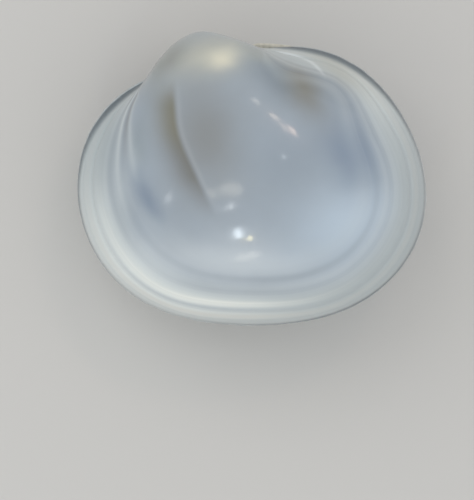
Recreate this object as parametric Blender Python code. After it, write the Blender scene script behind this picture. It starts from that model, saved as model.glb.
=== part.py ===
"""A small inflated clam shell: two thin valves and their ligament, lying on the right valve.

Metres, +Z up. The shell is drawn with its margin flat in the XY plane, hinge towards +Y, and is then
tipped to the pose in which it rests by itself.
"""

import math

import bmesh
import bpy
from mathutils import Euler, Matrix, Vector

MM = 0.001

# Margin, seen square on: a mean radius about the middle of the shell, and waves round it, each given as
# the number of its crests, its cosine part and its sine part
MARGIN_RADIUS = 4.92 * MM
MARGIN_WAVES = (
    (1, 0.04 * MM, -0.13 * MM),
    (2, 0.59 * MM, 0.07 * MM),
    (3, -0.10 * MM, -0.02 * MM),
    (4, -0.04 * MM, -0.08 * MM),
    (5, 0.03 * MM, -0.01 * MM),
)

# Growth: each older margin is smaller and turned further up about the hinge axis. The shell closes in
# by SHRINK for each radian turned, and less in the steep zone that it has grown last, near the margin
HINGE_SLOPE = math.radians(18)
BEAK_ALONG_HINGE = -0.49 * MM
HINGE_CLEAR = 0.05 * MM
SHRINK = 1.10
STEEPENING = 0.88
STEEP_ZONE = 0.5
INFLATION = 0.87
OUTER_TURN = math.radians(145)
INNER_TURN = math.radians(112)
RING_BUNCHING = 1.3

# Wall, and the wider shelf under the hinge
WALL = 0.26 * MM
HINGE_SHELF = 0.56 * MM
SHELF_SPREAD = math.radians(40)
SHELF_ANGLE = math.radians(98)

# Faceting
POINTS_AROUND = 48
OUTER_RINGS = 19
INNER_RINGS = 12
CAP_RINGS = 2
CAP_RISE = 0.35
SHARP_EDGE = math.radians(50)

# The valves stand slightly apart at the hinge and gape along the lower edge
HINGE_GAP = 0.14 * MM
GAPE = math.radians(1.0)

# Ligament, a spindle along the margin behind the beaks, thinner at its ends
LIGAMENT_FROM = math.radians(96)
LIGAMENT_TO = math.radians(72)
LIGAMENT_RADIUS = 0.085 * MM
LIGAMENT_END_SHARE = 0.35
LIGAMENT_OUT = 0.12 * MM
LIGAMENT_POINTS = 9
LIGAMENT_SMOOTHNESS = 2

# Rest pose, and the small flat that it is worn to where it touches the ground
REST_PITCH = math.radians(2.5)
REST_ROLL = math.radians(-8.0)
FLAT_DEPTH = 0.045 * MM

# Finishes
SHELL_WHITE = (0.62, 0.66, 0.68, 1.0)
SHELL_ROUGHNESS = 0.25
LIGAMENT_BROWN = (0.30, 0.24, 0.16, 1.0)
LIGAMENT_ROUGHNESS = 0.45


def clear_scene():
    for obj in list(bpy.data.objects):
        bpy.data.objects.remove(obj, do_unlink=True)


def new_collection(name):
    collection = bpy.data.collections.new(name)
    bpy.context.scene.collection.children.link(collection)
    return collection


def plain_material(name, colour, roughness):
    material = bpy.data.materials.new(name)
    material.use_nodes = True
    shader = material.node_tree.nodes["Principled BSDF"]
    shader.inputs["Base Color"].default_value = colour
    shader.inputs["Roughness"].default_value = roughness
    shader.inputs["Metallic"].default_value = 0.0
    return material


def to_hinge(x, y):
    """A point of the margin's plane as (along the hinge axis, across it)."""
    c, s = math.cos(HINGE_SLOPE), math.sin(HINGE_SLOPE)
    return x * c + y * s, y * c - x * s


def from_hinge(along, across):
    c, s = math.cos(HINGE_SLOPE), math.sin(HINGE_SLOPE)
    return along * c - across * s, along * s + across * c


def margin_radius(angle):
    radius = MARGIN_RADIUS
    for order, cosine, sine in MARGIN_WAVES:
        radius += cosine * math.cos(order * angle) + sine * math.sin(order * angle)
    return radius


def margin(inset):
    """The margin as (along, across) pairs, drawn in by inset times the wall or, at the hinge, the shelf."""
    points = []
    for i in range(POINTS_AROUND):
        angle = 2 * math.pi * i / POINTS_AROUND
        off_hinge = (angle - SHELF_ANGLE) / SHELF_SPREAD
        wall = WALL + (HINGE_SHELF - WALL) * math.exp(-off_hinge * off_hinge)
        radius = margin_radius(angle) - inset * wall
        points.append(to_hinge(radius * math.cos(angle), radius * math.sin(angle)))
    return points


def size_at(turn):
    """How large the shell was, against now, when its margin stood turned up by this angle."""
    return math.exp(-SHRINK * (turn - STEEPENING * STEEP_ZONE * (1 - math.exp(-turn / STEEP_ZONE))))


def hinge_axis(edge):
    return max(across for along, across in edge) + HINGE_CLEAR


def grown_rings(edge, full_turn, count):
    """The margin at one growth stage after another, from today's back to the beak."""
    axis = hinge_axis(edge)
    rings = []
    for k in range(count + 1):
        turn = full_turn * (k / count) ** RING_BUNCHING
        size = size_at(turn)
        ring = []
        for along, across in edge:
            reach = (across - axis) * size
            side = (along - BEAK_ALONG_HINGE) * size
            x, y = from_hinge(BEAK_ALONG_HINGE + side, axis + reach * math.cos(turn))
            ring.append(Vector((x, y, -INFLATION * reach * math.sin(turn))))
        rings.append(ring)
    return rings


def with_cap(rings):
    """Rounds off the small end: a few rings more, each narrower and a little further on."""
    last, before = rings[-1], rings[-2]
    middle = sum(last, Vector()) / len(last)
    onward = (middle - sum(before, Vector()) / len(before)).normalized()
    rise = CAP_RISE * min((p - middle).length for p in last)
    capped = list(rings)
    for k in range(1, CAP_RINGS + 1):
        angle = 0.5 * math.pi * k / (CAP_RINGS + 1)
        shift = onward * rise * math.sin(angle)
        capped.append([middle + (p - middle) * math.cos(angle) + shift for p in last])
    return capped, middle + onward * rise


def loft(bm, rings, first_tip, last_tip):
    """Joins each ring of points to the next with quads, and closes both ends on a point."""
    rows = [[bm.verts.new(p) for p in ring] for ring in rings]
    count = len(rows[0])
    for row, following in zip(rows, rows[1:]):
        for i in range(count):
            bm.faces.new((row[i - 1], row[i], following[i], following[i - 1]))
    for row, tip in ((rows[0], first_tip), (rows[-1], last_tip)):
        end = bm.verts.new(tip)
        for i in range(count):
            bm.faces.new((row[i - 1], row[i], end))


def rest_rotation():
    return Euler((REST_PITCH, REST_ROLL, 0)).to_matrix()


def wear_flat(bm):
    """Cuts off what lies within FLAT_DEPTH of the ground in the rest pose, and closes the cut."""
    down = rest_rotation().inverted() @ Vector((0, 0, -1))
    lowest = max(v.co.dot(down) for v in bm.verts)
    cut = bmesh.ops.bisect_plane(
        bm,
        geom=bm.verts[:] + bm.edges[:] + bm.faces[:],
        plane_co=down * (lowest - FLAT_DEPTH),
        plane_no=down,
        clear_outer=True,
    )
    edges = [e for e in cut["geom_cut"] if isinstance(e, bmesh.types.BMEdge)]
    bmesh.ops.contextual_create(bm, geom=edges)


def make_valve(name, side, collection, material):
    """side is 1 for the left valve, above the margin's plane, and -1 for the right one, below it."""
    bm = bmesh.new()
    outer, beak = with_cap(grown_rings(margin(0), OUTER_TURN, OUTER_RINGS))
    inner, hollow = with_cap(grown_rings(margin(1), INNER_TURN, INNER_RINGS))
    loft(bm, outer[::-1] + inner, beak, hollow)

    # Opened about the hinge axis, lifted off the other valve, and mirrored for the right side
    on_axis = Vector((*from_hinge(0, hinge_axis(margin(0))), 0))
    along = Vector((*from_hinge(1, 0), 0))
    to_axis = Matrix.Translation(on_axis)
    opened = to_axis @ Matrix.Rotation(-GAPE / 2, 4, along) @ to_axis.inverted()
    lifted = Matrix.Translation((0, 0, HINGE_GAP / 2))
    mirrored = Matrix.Diagonal((1, 1, side, 1))
    bmesh.ops.transform(bm, matrix=mirrored @ lifted @ opened, verts=bm.verts)

    if side < 0:
        wear_flat(bm)
    bmesh.ops.recalc_face_normals(bm, faces=bm.faces)
    mesh = bpy.data.meshes.new(name)
    bm.to_mesh(mesh)
    bm.free()
    mesh.shade_smooth()
    mesh.set_sharp_from_angle(angle=SHARP_EDGE)
    mesh.materials.append(material)
    obj = bpy.data.objects.new(name, mesh)
    collection.objects.link(obj)
    return obj


def make_ligament(collection, material):
    """A short spindle that follows the hinge margin behind the beaks."""
    curve = bpy.data.curves.new("ligament", "CURVE")
    curve.dimensions = "3D"
    curve.bevel_depth = LIGAMENT_RADIUS
    curve.bevel_resolution = LIGAMENT_SMOOTHNESS
    curve.use_fill_caps = True
    spline = curve.splines.new("POLY")
    spline.points.add(LIGAMENT_POINTS - 1)
    for k, point in enumerate(spline.points):
        share = k / (LIGAMENT_POINTS - 1)
        angle = LIGAMENT_FROM + share * (LIGAMENT_TO - LIGAMENT_FROM)
        radius = margin_radius(angle) + LIGAMENT_OUT
        point.co = (radius * math.cos(angle), radius * math.sin(angle), 0, 1)
        point.radius = LIGAMENT_END_SHARE + (1 - LIGAMENT_END_SHARE) * math.sin(math.pi * share)
    obj = bpy.data.objects.new("ligament", curve)
    collection.objects.link(obj)
    curve.materials.append(material)
    return obj


def stand(pose, parts):
    """Tips the parts to the rest pose and puts them on the ground, centred on the origin."""
    for obj in parts:
        obj.parent = pose
    pose.rotation_euler = rest_rotation().to_euler()
    turned = [rest_rotation() @ v.co for obj in parts for v in obj.data.vertices]
    low = [min(p[axis] for p in turned) for axis in range(3)]
    high = [max(p[axis] for p in turned) for axis in range(3)]
    pose.location = (-(low[0] + high[0]) / 2, -(low[1] + high[1]) / 2, -low[2])


def main():
    clear_scene()
    collection = new_collection("clam_shell")
    shell = plain_material("valve_shell", SHELL_WHITE, SHELL_ROUGHNESS)
    horn = plain_material("ligament_horn", LIGAMENT_BROWN, LIGAMENT_ROUGHNESS)
    left = make_valve("left_valve", 1, collection, shell)
    right = make_valve("right_valve", -1, collection, shell)
    ligament = make_ligament(collection, horn)
    pose = bpy.data.objects.new("rest_pose", None)
    collection.objects.link(pose)
    stand(pose, (left, right))
    ligament.parent = pose


main()
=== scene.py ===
# %% [markdown]
# # A small clam shell, resting on its right valve
#
# The object is a thin, inflated, milky shell about 11 mm long. It has three pieces: a left valve, which the
# camera looks at, a right valve underneath, and the ligament that holds the two together at the hinge.
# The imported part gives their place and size. This file makes their fine surfaces around it.

import math

import bpy
import numpy as np
from mathutils import Euler, Matrix, Vector, kdtree, noise
from mathutils.bvhtree import BVHTree


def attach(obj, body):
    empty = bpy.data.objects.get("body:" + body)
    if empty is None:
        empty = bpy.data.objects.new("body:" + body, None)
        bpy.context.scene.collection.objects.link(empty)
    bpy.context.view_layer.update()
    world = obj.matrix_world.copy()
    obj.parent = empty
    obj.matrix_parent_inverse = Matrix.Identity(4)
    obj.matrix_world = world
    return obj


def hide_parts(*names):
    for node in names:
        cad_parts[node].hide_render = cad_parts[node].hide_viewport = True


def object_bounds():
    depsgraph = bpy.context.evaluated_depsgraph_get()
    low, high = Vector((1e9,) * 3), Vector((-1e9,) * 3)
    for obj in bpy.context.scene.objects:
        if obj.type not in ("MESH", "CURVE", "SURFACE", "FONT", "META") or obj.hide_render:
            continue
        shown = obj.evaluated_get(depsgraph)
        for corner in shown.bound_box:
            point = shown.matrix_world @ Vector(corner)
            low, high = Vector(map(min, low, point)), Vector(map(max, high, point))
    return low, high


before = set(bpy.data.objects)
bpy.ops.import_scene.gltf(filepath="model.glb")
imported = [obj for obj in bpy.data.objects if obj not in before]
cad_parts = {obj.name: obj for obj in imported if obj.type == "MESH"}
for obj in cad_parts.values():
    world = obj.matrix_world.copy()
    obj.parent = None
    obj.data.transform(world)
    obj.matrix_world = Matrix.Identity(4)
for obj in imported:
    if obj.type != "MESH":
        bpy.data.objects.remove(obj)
cad_low, cad_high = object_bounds()
print("CAD box in mm:", [round(1000 * (b - a), 2) for a, b in zip(cad_low, cad_high)])

# %% [markdown]
# ## The growth rule
#
# A clam's valve grows only at its margin. Each new margin is the last one, a little larger and turned a
# little about the hinge, so the whole surface follows from one outline and one rule for its size. It could
# be sculpted by hand, but the rule gives the growth lines their true course for nothing: a line of equal
# age is an old margin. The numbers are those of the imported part, so the fine surface lies on its solids.

# %% Driving sizes, in millimetres and radians
MM = 0.001
# The margin: a mean radius and waves round it, each with its number of crests, cosine part and sine part
MARGIN_RADIUS = 4.92
MARGIN_WAVES = ((1, 0.04, -0.13), (2, 0.59, 0.07), (3, -0.10, -0.02), (4, -0.04, -0.08), (5, 0.03, -0.01))
HINGE_SLOPE = math.radians(18)
HINGE_CLEAR = 0.05
BEAK_ALONG_HINGE = -0.49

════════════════

→ **What the task requires**:
From the top of the listing above, restate each line word for word up to and including the line with "the right valve."; add nothing else.

→ **Reply to the exercise**:
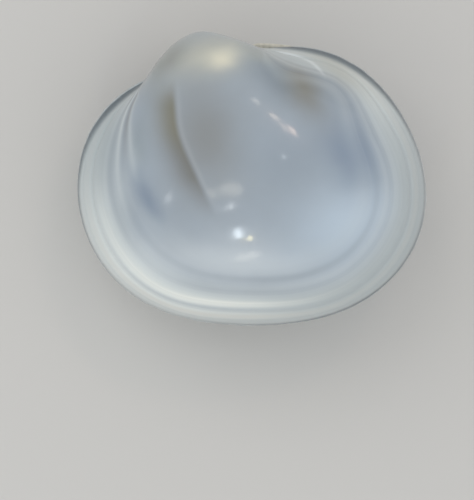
Recreate this object as parametric Blender Python code. After it, write the Blender scene script behind this picture. It starts from that model, saved as model.glb.
=== part.py ===
"""A small inflated clam shell: two thin valves and their ligament, lying on the right valve.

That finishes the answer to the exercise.